Assuming that your IS department hasn’t locked you out, you can change your mouse configuration by clicking on Start; selecting Settings, then Control Panel; and then double-clicking on the Mouse icon. This opens the Mouse Properties dialog box.

Look for the Pointer Options or Motion tab. Within this tab, you will see a Motion or Movement slider, which goes from “slow” to “fast.” Moving this slider away from slow toward fast will make your mouse more sensitive. Try moving it to about three-quarters of the way to fast.

But be warned: Don’t speed your mouse up too much at once. It takes some time to adjust to using a faster mouse. Initially, you will likely find that you can speed it up a fair bit. After getting used to working with it at that faster setting, you can then decide whether you want to speed it up a bit more.

Me, I like to have a very sensitive mouse and touch pad. On my laptop about three-quarters of a stroke across the touch pad will move the cursor completely across my desktop.
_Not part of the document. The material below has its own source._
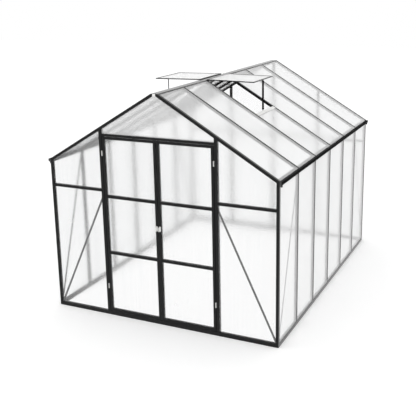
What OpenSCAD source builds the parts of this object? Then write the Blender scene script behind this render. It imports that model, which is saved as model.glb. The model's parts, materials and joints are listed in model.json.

And just an inch or so on my mouse will do the same on my PC. Find a speed that works for you.

Within the Mouse Properties dialog box, you can also change some other mouse settings, including your double-click speed and cursor size. Look around to see if there are any other mouse tweaks that will help you work more efficiently on your computer.


Using the Remarkable Right-Click

If you are right-handed, your right-hand index finger will be a lean, mean left-clicking machine. A left-click, in case it isn’t obvious, is a click on the left mouse button—unless you are left-handed, of course. If you are left-handed, just swap right for left (and left for right) in the following comments.

I want to focus on the right-click (a click on your right mouse button) because few people use it to its full potential. You can do amazing things by right-clicking on almost everything on your screen.

A right-click is a really powerful little action because it gives you a way to instantly jump to various features, format options and configuration settings. And the key to it all: The options presented to you are “context-sensitive.” In other words, the choices are going to be relevant to the item or text on which you are right-clicking.

Here are some examples:

  • • In Outlook, right-clicking on an e-mail in your inbox presents you with Open, Print, Reply, Reply All, Forward and so forth.
  • • In your Outlook calendar, right-clicking on a blank spot on the calendar allows you to create new appointments and configure the calendar.
  • • In Word, right-clicking on text gives you font and paragraph formatting, bullets and numbering, the dictionary, synonyms from the thesaurus and more.
  • • And this is one of my all-time favorites: In Word, a right-click on a misspelled word gives you a list of correctly spelled alternatives, and the correct one is almost always at the top of the list.

Try right-clicking on the various things on your screen. Do it now. You will be amazed at what you find!


Practicing Your New Skills

Now, should you need a bit of practice using your faster mouse, you can always try the built-in Windows mouse training tool: Solitaire. For those who don’t know where it is, click on Start, Programs, Games, and then Solitaire.

To practice your double-clicks, remember that a double left-click will move a card from either the deck or row stack to a suit stack. And the most amazing right-click of all: You can move all playable cards to their respective suit stacks by right-clicking on the game board. You can’t do that on the table in Vegas, folks.